Winnipeg is a large city for Canada with over 750,000 people. There is so much to see and do so you have to pick what you are interested in. Below are a couple suggestions.
The Manitoba Museum has a great history of Manitoba exhibit, along with an Inuit art exhibit. The work is beautiful and we had the place to ourselves.
Admission: $15 ($11 USD)
Thermëa by Nordik Spa-Nature is the place to visit if you want some rest and relaxation. Grab a drink and just take a break from all that hard riding. Make sure you speak to the operators who will explain the traditional way of moving from pool to pool to really embrace the different culture. Admission: $79/day ($60 USD)
Inn at the Forks was the best option for us. The lovely, quiet hotel is right near a lot of the tourist action, and it has patrolled, covered parking for the bikes. There are lots of restaurants nearby and the hotel restaurant made some great food. Rates: $300/night ($220 USD)
Obviously, you need to visit Sugar Me Cookie Boutique. While you enjoy your cookie, wander along Lake Winnipeg and visit the Viking statue. Gimli is a tourist town, so there are lots of places to eat and enjoy your time. We stayed in the most central place we could, Inn on Centre and were not disappointed. With parking for the bikes and a shaded wrap around deck, we enjoyed our time lazing around the bed and breakfast. Rates start at $130/night ($95 USD).

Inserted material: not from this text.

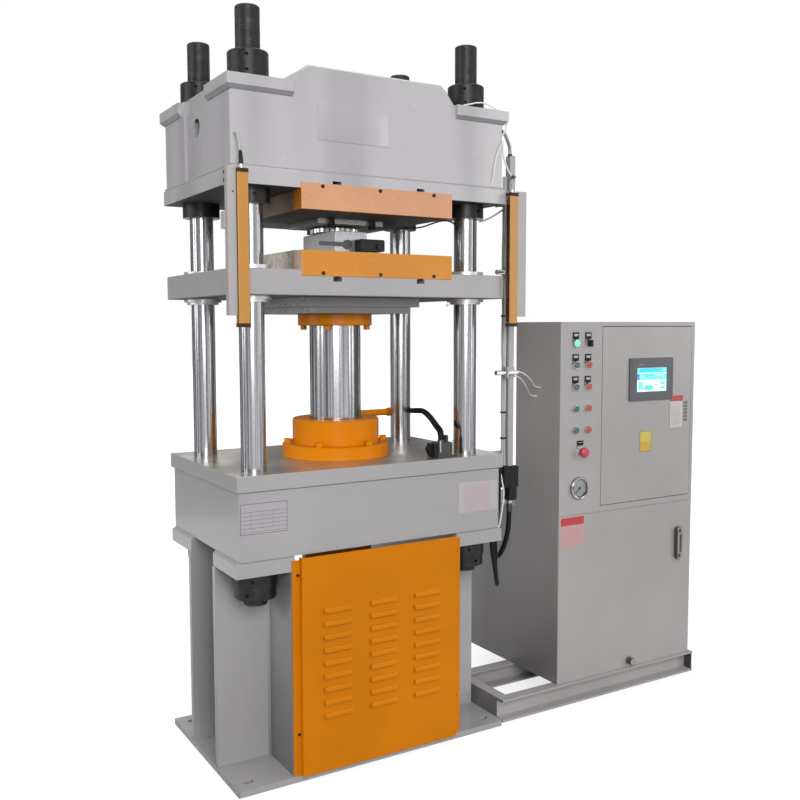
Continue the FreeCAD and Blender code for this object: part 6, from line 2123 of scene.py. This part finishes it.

West Hawk Lake is beautiful and the drive along the Canadian Shield is fantastic; however, to me West Hawk Lake is Tall Pines Resort. The owners have really turned this into a paradise of relaxation for adults. It’s the perfect spot to curl up and read a book, enjoy the jacuzzi, or just walk around the property enjoying the sounds of the wildlife in the area (on years where the bugs are not out in full force). Rates Start at $170/night ($125 USD).